▶ **Source material**:

* * *

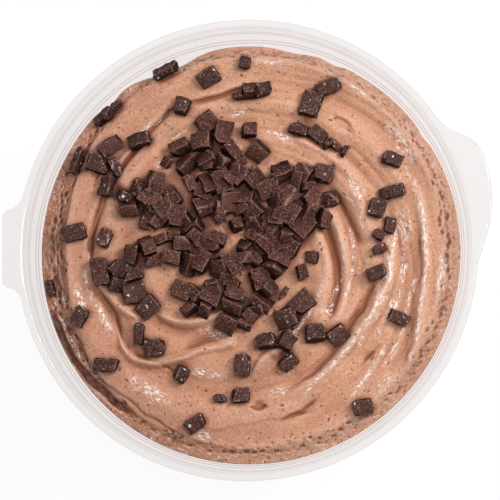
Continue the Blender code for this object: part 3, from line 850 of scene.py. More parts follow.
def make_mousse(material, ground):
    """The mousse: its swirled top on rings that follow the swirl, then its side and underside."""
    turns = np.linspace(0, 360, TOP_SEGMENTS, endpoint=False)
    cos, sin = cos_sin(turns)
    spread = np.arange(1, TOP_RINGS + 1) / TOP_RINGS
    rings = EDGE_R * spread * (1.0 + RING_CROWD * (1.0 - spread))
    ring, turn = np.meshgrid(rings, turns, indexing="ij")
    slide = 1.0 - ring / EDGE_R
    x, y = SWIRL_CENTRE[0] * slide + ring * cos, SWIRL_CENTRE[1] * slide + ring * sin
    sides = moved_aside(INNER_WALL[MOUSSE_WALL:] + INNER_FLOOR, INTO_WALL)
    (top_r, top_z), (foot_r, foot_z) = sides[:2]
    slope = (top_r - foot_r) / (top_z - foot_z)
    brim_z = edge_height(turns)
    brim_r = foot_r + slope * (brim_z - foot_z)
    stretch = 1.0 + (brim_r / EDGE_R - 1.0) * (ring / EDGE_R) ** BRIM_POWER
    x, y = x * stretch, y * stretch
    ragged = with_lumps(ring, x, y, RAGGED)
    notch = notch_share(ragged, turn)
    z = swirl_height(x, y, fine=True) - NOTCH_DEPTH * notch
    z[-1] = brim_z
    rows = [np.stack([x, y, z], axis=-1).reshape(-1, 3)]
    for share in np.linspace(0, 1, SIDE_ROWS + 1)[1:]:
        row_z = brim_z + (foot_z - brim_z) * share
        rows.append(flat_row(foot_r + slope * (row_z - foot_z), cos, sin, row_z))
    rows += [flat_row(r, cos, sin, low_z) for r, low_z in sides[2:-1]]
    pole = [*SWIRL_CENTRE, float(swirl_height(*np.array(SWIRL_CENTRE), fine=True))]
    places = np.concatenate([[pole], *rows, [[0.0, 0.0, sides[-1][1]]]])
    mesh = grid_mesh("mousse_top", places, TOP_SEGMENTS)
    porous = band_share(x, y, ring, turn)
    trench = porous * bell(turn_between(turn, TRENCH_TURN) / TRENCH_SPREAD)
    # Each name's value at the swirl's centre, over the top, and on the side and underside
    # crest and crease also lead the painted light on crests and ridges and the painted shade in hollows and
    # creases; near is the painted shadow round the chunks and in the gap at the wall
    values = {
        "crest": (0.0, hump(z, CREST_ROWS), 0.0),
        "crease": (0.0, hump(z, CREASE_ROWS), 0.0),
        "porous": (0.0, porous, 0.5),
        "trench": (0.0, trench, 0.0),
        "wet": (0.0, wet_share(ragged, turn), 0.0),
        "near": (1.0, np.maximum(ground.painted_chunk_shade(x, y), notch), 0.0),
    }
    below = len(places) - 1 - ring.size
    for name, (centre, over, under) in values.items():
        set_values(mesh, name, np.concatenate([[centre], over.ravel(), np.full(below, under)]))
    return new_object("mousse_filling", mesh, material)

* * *

▶ **The exercise**:
Can you give every line above again, exactly as written?

▶ **Task answer**:
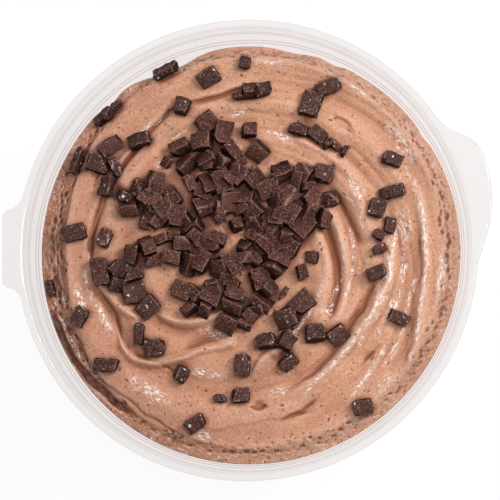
Continue the Blender code for this object: part 3, from line 850 of scene.py. More parts follow.
def make_mousse(material, ground):
    """The mousse: its swirled top on rings that follow the swirl, then its side and underside."""
    turns = np.linspace(0, 360, TOP_SEGMENTS, endpoint=False)
    cos, sin = cos_sin(turns)
    spread = np.arange(1, TOP_RINGS + 1) / TOP_RINGS
    rings = EDGE_R * spread * (1.0 + RING_CROWD * (1.0 - spread))
    ring, turn = np.meshgrid(rings, turns, indexing="ij")
    slide = 1.0 - ring / EDGE_R
    x, y = SWIRL_CENTRE[0] * slide + ring * cos, SWIRL_CENTRE[1] * slide + ring * sin
    sides = moved_aside(INNER_WALL[MOUSSE_WALL:] + INNER_FLOOR, INTO_WALL)
    (top_r, top_z), (foot_r, foot_z) = sides[:2]
    slope = (top_r - foot_r) / (top_z - foot_z)
    brim_z = edge_height(turns)
    brim_r = foot_r + slope * (brim_z - foot_z)
    stretch = 1.0 + (brim_r / EDGE_R - 1.0) * (ring / EDGE_R) ** BRIM_POWER
    x, y = x * stretch, y * stretch
    ragged = with_lumps(ring, x, y, RAGGED)
    notch = notch_share(ragged, turn)
    z = swirl_height(x, y, fine=True) - NOTCH_DEPTH * notch
    z[-1] = brim_z
    rows = [np.stack([x, y, z], axis=-1).reshape(-1, 3)]
    for share in np.linspace(0, 1, SIDE_ROWS + 1)[1:]:
        row_z = brim_z + (foot_z - brim_z) * share
        rows.append(flat_row(foot_r + slope * (row_z - foot_z), cos, sin, row_z))
    rows += [flat_row(r, cos, sin, low_z) for r, low_z in sides[2:-1]]
    pole = [*SWIRL_CENTRE, float(swirl_height(*np.array(SWIRL_CENTRE), fine=True))]
    places = np.concatenate([[pole], *rows, [[0.0, 0.0, sides[-1][1]]]])
    mesh = grid_mesh("mousse_top", places, TOP_SEGMENTS)
    porous = band_share(x, y, ring, turn)
    trench = porous * bell(turn_between(turn, TRENCH_TURN) / TRENCH_SPREAD)
    # Each name's value at the swirl's centre, over the top, and on the side and underside
    # crest and crease also lead the painted light on crests and ridges and the painted shade in hollows and
    # creases; near is the painted shadow round the chunks and in the gap at the wall
    values = {
        "crest": (0.0, hump(z, CREST_ROWS), 0.0),
        "crease": (0.0, hump(z, CREASE_ROWS), 0.0),
        "porous": (0.0, porous, 0.5),
        "trench": (0.0, trench, 0.0),
        "wet": (0.0, wet_share(ragged, turn), 0.0),
        "near": (1.0, np.maximum(ground.painted_chunk_shade(x, y), notch), 0.0),
    }
    below = len(places) - 1 - ring.size
    for name, (centre, over, under) in values.items():
        set_values(mesh, name, np.concatenate([[centre], over.ravel(), np.full(below, under)]))
    return new_object("mousse_filling", mesh, material)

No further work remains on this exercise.